= Gabriele Buccola =

Italian psychologist and psychiatrist (1854–1885)

Gabriele Buccola (26 January 1854, Mezzojuso – 5 March 1885, Turin) was an Italian psychologist and psychiatrist of Arbëreshë origin who left a significant impact on the fields of experimental and physiological psychology, despite his short life.

== Biography ==
Buccola graduated in medicine from the University of Palermo in 1879. After graduation, he began working at the mental hospital in Reggio Emilia under the direction of Augusto Tamburini, where he had a unique opportunity to develop significant research. During this period, Buccola became known to the Italian scientific community with his early psychological works. He started investigating the relationships between stimuli and reactions in animals and humans, discovering several tools for accurately measuring the reaction time of the organism to stimuli.

In 1881, Buccola won an assistantship competition and moved to the Psychiatric Institute of Turin, directed by Enrico Morselli. Here, he was among the first Italian psychiatrists to undertake research in experimental and physiological psychology. He analyzed reaction times to specific stimuli in both humans and animals, using innovative machines to measure different reaction times. His results were published in his most significant work, "La legge del tempo" ("The Law of Time"), in 1883.

Buccola's work was influenced by the intellectual movements of his time, including Darwin's evolutionism, Spencer's philosophy, Wundt's psychophysiology, and French pathological psychology.
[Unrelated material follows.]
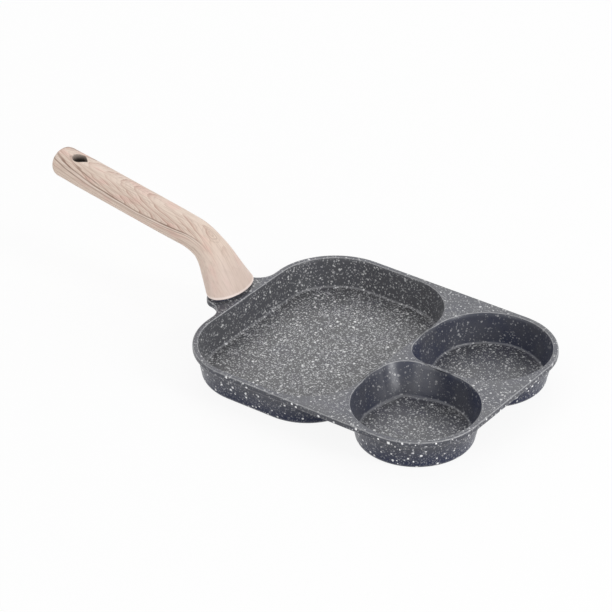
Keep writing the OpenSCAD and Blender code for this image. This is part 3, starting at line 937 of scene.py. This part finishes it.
def specks(cell_mm, most, size, cover, bunching=True):
    """Dots in a share of the cells; most is the share where the cover is 1 and the dots bunch."""
    if bunching:
        most = product(add, bunched, most)
    cells = add("TexVoronoi", {"Vector": speck_place, "Scale": 1 / MM / cell_mm}).outputs
    chance = add("SeparateColor", {"Color": cells["Color"]}).outputs
    kept = maths(add, "LESS_THAN", chance[0], product(add, cover, most))
    radius = between(add, chance[1], 0.0, 1.0, size * 0.5, size)
    dot = between(add, maths(add, "DIVIDE", cells["Distance"], radius), 1.0, 0.7)
    return product(add, dot, between(add, cover, 0.2, 0.8, 0.3, 1.0), kept), chance[2]


# Bluish dust, fine dust, grains and flecks, each with its darkest and its lightest tone
layers = [
    (specks(1.5, 0.9, 0.6, outside), (0.05, 0.054, 0.08, 1), (0.22, 0.225, 0.255, 1)),
    (specks(1.3, 0.8, 0.62, dust, bunching=False), (0.14, 0.141, 0.148, 1), (0.53, 0.533, 0.545, 1)),
    (specks(2.4, 0.6, 0.42, dust), (0.38, 0.382, 0.39, 1), (0.86, 0.86, 0.86, 1)),
    (specks(3.8, 0.55, 0.34, flecks), (0.75, 0.75, 0.76, 1), (1.0, 1.0, 1.0, 1)),
]
raised = 0.0
for (dots, tone), darker, lighter in layers:
    coat = mix(add, dots, coat, mix(add, tone, darker, lighter))
    raised = maths(add, "MAXIMUM", raised, dots)
print("layers of specks:", len(layers))

# %% Rub the edges pale with a painted highlight, and give the coat its gloss
RUB_HIGHLIGHT_TONE = (0.43, 0.432, 0.445, 1)
patchy = between(add, noise(add, pan_place, 260.0, 3.0), 0.3, 0.7, 0.45, 1.0)
# Pale rubbed edges with a painted highlight, and a painted highlight line on the floor rounds
coat = mix(add, product(add, patchy, 0.85, rub_and_highlight), coat, RUB_HIGHLIGHT_TONE)
skin_grain = noise(add, pan_place, 1400.0)
height = maths(add, "ADD", product(add, raised, 0.6), skin_grain)
rough, rougher = between(add, dust, 0.1, 0.9, 0.22, 0.36), between(add, skin_grain, 0.3, 0.7, 0.0, 0.1)
connect(shader, {
    "Base Color": coat, "Roughness": maths(add, "ADD", rough, rougher),
    "Specular IOR Level": between(add, flecks, 0.82, 1.0, 0.5, 0.16),
    "Normal": bump(add, height, 0.2, 0.2 * MM)})
dress(pan.data, coating)
tally(coating)

# %% [markdown]
# ## The wood look
# The handle is moulded plastic with a printed beech grain under a satin lacquer. Where a board's surface cuts
# the tree's growth rings, long arches appear. Rings could be cut out of a real three-dimensional wood, but
# arches are easier to place when they are drawn flat: the length along the handle plus a share of the squared
# sideways distance is the same all along one arch. That number, bent by soft noise and cut into equal steps,
# gives arches whose tops point at the handle's tip.

# %% Draw the arches of the upper print
CORE_Y, ARCH_SHARE, ARCH_START, ARCH_STEP, HAIR_STEP = 1.4 * MM, 200.0, 14.6 * MM, 16.2 * MM, 5.4 * MM
DRIFT = (34 * MM, 8 * MM, 5 * MM)
wood, shader, add, connect = material("printed_beech")
place = add("Attribute", attribute_name="straight_place").outputs["Vector"]


def streaks(along, across, detail=2.0, rough=0.5, output="Fac"):
    """A noise with that many waves in a metre along and across the handle."""
    return noise(add, vectors(add, "MULTIPLY", place, (along, across, across)), 1.0, detail, rough, output)


def growth_lines(distance, step, stops):
    """Cuts a distance into equal steps and tones every step by the same ramp of (position, tone) stops."""
    node = add("ValToRGB", {"Fac": maths(add, "FRACT", maths(add, "DIVIDE", distance, step))})
    ramp = node.color_ramp.elements
    for stop, (position, tone) in zip(ramp, (stops[0], stops[-1])):
        stop.position, stop.color = position, (tone, tone, tone, 1)
    for position, tone in stops[1:-1]:
        ramp.new(position).color = (tone, tone, tone, 1)
    return node.outputs["Color"]


drifted = moved(add, place, streaks(13.0, 70.0, 3.0, 0.55, "Color"), DRIFT)
along_s, side_y, above_d = add("SeparateXYZ", {"Vector": drifted}).outputs[:3]
core_y = maths(add, "SUBTRACT", side_y, CORE_Y)
arches = maths(add, "ADD", along_s, product(add, core_y, core_y, ARCH_SHARE))
arches = maths(add, "SUBTRACT", arches, ARCH_START)
bands = growth_lines(arches, ARCH_STEP, [(0, 0), (0.4, 0), (0.75, 0.3), (0.93, 1), (0.985, 0.9), (1, 0)])
hairlines = growth_lines(arches, HAIR_STEP, [(0, 0), (0.6, 0), (0.86, 0.5), (0.95, 1), (1, 0.2)])
tally(wood)

# %% [markdown]
# ## Knot and seam
# A small knot sits at the bend: rings round one point, a little bent by noise. Along each side runs a dark
# seam, where the upper print meets the lower one, with a line above and one below it, and under it a thin
# light line that is a painted highlight. The seam is a shallow curve that hangs lowest at the handle's waist,
# and each line is drawn where the distance to such a curve is near nothing. Below the seam the lines lie
# close and straight, a little fanned out.

# %% Draw the knot
KNOT_MID, KNOT_SQUASH = (39.5 * MM, 0.4 * MM, 10.9 * MM), (0.7, 1.0, 1.0)
KNOT_BEND, KNOT_REACH, KNOT_CORE, KNOT_STEP = 2.2 * MM, 5.8 * MM, 3.6 * MM, 1.7 * MM
from_knot = vectors(add, "MULTIPLY", vectors(add, "SUBTRACT", place, KNOT_MID), KNOT_SQUASH)
from_knot = moved(add, from_knot, noise(add, from_knot, 260.0, output="Color"), [KNOT_BEND] * 3)
from_knot = add("VectorMath", {0: from_knot}, operation="LENGTH").outputs["Value"]
knot_share = between(add, from_knot, KNOT_REACH, KNOT_CORE, smooth=True)
knot_lines = growth_lines(from_knot, KNOT_STEP, [(0, 0.2), (0.45, 0.1), (0.72, 1), (0.88, 0.7), (1, 0.2)])
tally(wood)

# %% Draw the seam and the lines beside it
WAIST_S, WAIST_ABOVE, SEAM_BEND, SEAM_SOFT, HIGHLIGHT_BELOW_SEAM = 105 * MM, 3.4 * MM, 0.9, 0.2 * MM, 1 * MM


def on_length(start, end, first=0.0, last=1.0, smooth=False):
    """A number that goes from first to last between two lengths along the handle, in millimetres."""
    return between(add, along_s, start * MM, end * MM, first, last, smooth)


def stroke(distance, reach, core, strength=1.0):
    """A line where the distance is nothing: full up to its core, gone at its reach, in millimetres."""
    return between(add, maths(add, "ABSOLUTE", distance), reach * MM, core * MM, 0.0, strength, smooth=True)


from_waist = maths(add, "SUBTRACT", along_s, WAIST_S)
seam_d = maths(add, "ADD", WAIST_ABOVE, product(add, from_waist, from_waist, SEAM_BEND))
below_seam = maths(add, "SUBTRACT", seam_d, above_d)
lower_part = between(add, below_seam, -SEAM_SOFT, SEAM_SOFT)
fan = on_length(0, 190, 3.4 * MM, 2.5 * MM)
lower_lines = growth_lines(
    below_seam, fan, [(0, 1), (0.12, 0.5), (0.35, 0.05), (0.5, 0.5), (0.62, 0), (0.85, 0.3), (1, 1)])
to_lower = maths(add, "SUBTRACT", below_seam, on_length(60, 170, 1.4 * MM, 2.4 * MM))
to_upper = maths(add, "ADD", below_seam, on_length(110, 180, 0.8 * MM, 3.4 * MM))
seam = maths(add, "MAXIMUM", stroke(below_seam, 0.6, 0.15), stroke(to_lower, 0.5, 0.1, 0.8))
seam = maths(add, "MAXIMUM", seam, product(add, stroke(to_upper, 0.5, 0.1, 0.8), on_length(115, 135)))
on_side = on_length(36, 52, smooth=True)
# Painted highlight: a thin light line 1 mm below the seam
seam_highlight = stroke(maths(add, "SUBTRACT", below_seam, HIGHLIGHT_BELOW_SEAM), 0.6, 0.2)
tally(wood)

# %% [markdown]
# ## The print's colours
# Pale beech with pink patches lies under everything. The arches are warm brown, the fine lines darker, the
# seam darkest, and fine pores break them all up. The foot is plainer, and its lower edge carries a pale
# painted highlight. The print ends at the hanging hole, whose wall is painted dark as shade, darkest deep
# inside and lighter towards its round end as painted light.

# %% Colour the wood
PALE, PINKER, BLUSH = (0.80, 0.665, 0.555, 1), (0.77, 0.625, 0.535, 1), (0.80, 0.55, 0.475, 1)
FOOT, ARCH, SEAM_HIGHLIGHT_TONE = (0.72, 0.575, 0.505, 1), (0.54, 0.355, 0.285, 1), (0.90, 0.79, 0.71, 1)
LINE, SEAM, PORE = (0.36, 0.24, 0.185, 1), (0.25, 0.155, 0.115, 1), (0.47, 0.34, 0.27, 1)
patches = streaks(18.0, 90.0)
blush = between(add, streaks(45.0, 130.0, 1.0), 0.52, 0.68, smooth=True)
on_grip = on_length(20, 55, 0.15, 1.0, smooth=True)
upper_tone = product(add, hairlines, between(add, patches, 0.4, 0.62, 0.0, 0.55))
lower_tone = product(add, lower_lines, between(add, patches, 0.3, 0.7, 0.75, 0.45))
lines = product(add, mix(add, lower_part, upper_tone, lower_tone, "FLOAT"), on_grip)
lines = mix(add, knot_share, lines, product(add, knot_lines, 0.5), "FLOAT")
bands = product(add, bands, on_grip, maths(add, "SUBTRACT", 1.0, lower_part))
bands = product(add, bands, between(add, patches, 0.38, 0.58, 0.1, 1.0))
seam = product(add, seam, on_side, between(add, streaks(25.0, 300.0), 0.3, 0.6, 0.4, 1.0))
pores = streaks(50.0, 1000.0, 2.5, 0.65)
pored = product(add, between(add, pores, 0.48, 0.7, 0.0, 0.6), on_length(10, 50, 0.5, 1.0))

shade = mix(add, patches, PALE, PINKER)
for share, tone in (
        (product(add, blush, 0.6), BLUSH), (on_length(35, 10, 0.0, 0.7), FOOT), (bands, ARCH),
        (product(add, seam_highlight, on_side, 0.6), SEAM_HIGHLIGHT_TONE), (lines, LINE), (seam, SEAM), (pored, PORE)):
    shade = mix(add, share, shade, tone)
tally(wood)

# %% Paint a highlight on the foot's edge, and shade and light on the wall of the hole
FOOT_HIGHLIGHT_TONE, HOLE_SHADE_TONE, HOLE_LIT_TONE, SPOT = (
    (0.93, 0.80, 0.735, 1), (0.018, 0.015, 0.013, 1), (0.55, 0.46, 0.4, 1), (0.05, 0.042, 0.036, 1))
edge_top, edge_full, lit_before, lit_after = foot_z + 2.3, foot_z + 1.1, 2, 7
DARK_BELOW, DARK_FROM = 9.5 * MM, 5 * MM
above_table = add("SeparateXYZ", {"Vector": add("TexCoord").outputs["Object"]}).outputs[2]
# Painted highlight: a pale band along the foot's lower edge
foot_edge_highlight = between(add, above_table, edge_top * MM, edge_full * MM, smooth=True)
shade = mix(add, product(add, foot_edge_highlight, 0.9), shade, FOOT_HIGHLIGHT_TONE)
# The hole's wall: painted light towards its round end, painted shade towards its point
hole_light_and_shade = mix(add, on_length(hang_s - lit_before, hang_s + lit_after), HOLE_SHADE_TONE, HOLE_LIT_TONE)
# Painted shade: darker deeper inside the hole
hole_light_and_shade = mix(add, between(add, above_d, DARK_BELOW, DARK_FROM, 0.0, 0.8), hole_light_and_shade, HOLE_SHADE_TONE)
hole_light_and_shade = mix(add, product(add, pores, 0.3), hole_light_and_shade, SPOT)
hole_wall = add("Attribute", attribute_name="in_hole").outputs["Fac"]
shade = mix(add, between(add, hole_wall, 0.2, 0.6), shade, hole_light_and_shade)
height = maths(add, "ADD", product(add, seam, -0.8), product(add, pores, -0.5))
connect(shader, {
    "Base Color": shade, "Roughness": between(add, pores, 0.3, 0.7, 0.42, 0.54), "Specular IOR Level": 0.4,
    "Normal": bump(add, height, 0.35, 0.2 * MM)})
dress(handle.data, wood)
tally(wood)

# %% [markdown]
# ## Brass and steel
# The insert, the screw and its washers sit under the tab or inside the foot. They keep the frame's exact
# meshes. Turned metal shows fine circles round its axis: a noise that changes fast with the distance from
# the axis and hardly at all round it, in gloss and in relief. The colour is only a little cloudy.

# %% Make the two metals
def turned_metal(name, dark, light, rough):
    """Metal with fine circles round the screw's axis, between a dark and a light tone."""
    metal, shader, add, connect = material(name)
    place = add("TexCoord").outputs["Object"]
    from_axis = vectors(add, "SUBTRACT", place, (screw_x * MM, 0, 0))
    x, y, z = add("SeparateXYZ", {"Vector": from_axis}).outputs[:3]
    radius = maths(add, "SQRT", maths(add, "ADD", product(add, x, x), product(add, y, y)))
    circles = noise(add, add("CombineXYZ", {"X": radius, "Z": z}).outputs[0], 5200.0)
    connect(shader, {
        "Base Color": mix(add, noise(add, place, 260.0, 3.0), dark, light), "Metallic": 1.0,
        "Roughness": between(add, circles, 0.3, 0.7, rough, rough + 0.14),
        "Normal": bump(add, circles, 0.2, 0.05 * MM)})
    return metal


steel = turned_metal("zinc_steel", (0.5, 0.51, 0.53, 1), (0.68, 0.69, 0.7, 1), rough=0.26)
brass = turned_metal("turned_brass", (0.6, 0.43, 0.17, 1), (0.78, 0.58, 0.26, 1), rough=0.22)
for name in ("handle_screw", "lock_washer", "flat_washer", "threaded_insert"):
    metal = brass if name == "threaded_insert" else steel
    dress(nodes[name].data, metal)
    print(name, "gets", metal.name)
He was particularly known for his role as a pioneer of experimental psychology in Italy and created a rigorous laboratory research program focusing on studying basic and higher psychological processes and the factors influencing these processes.

In 1883, Buccola was appointed a free lecturer for university teaching, and in 1884, he won a competition for specialization in Munich. However, he could not fully benefit from these opportunities due to an incurable illness that led to his untimely death at the age of 31. Despite this, his intensive and innovative work during the last five years of his life helped lay the foundations of physiological psychology and psychometrics.

Buccola also directed the scientific journal "Gli Atomi" ("The Atoms"), remembered as one of the first Italian journals with liberal-socialist content. He left behind 33 works in the fields of physiology and psychology, including valuable contributions on reaction time, the inheritance of psychological traits, and mental hygiene.

In conclusion, Gabriele Buccola is considered one of the founders of experimental and physiological psychology in Italy, and his legacy continues to influence this field. Despite his short life, his contributions remain valuable and significant for the subsequent development of scientific psychology.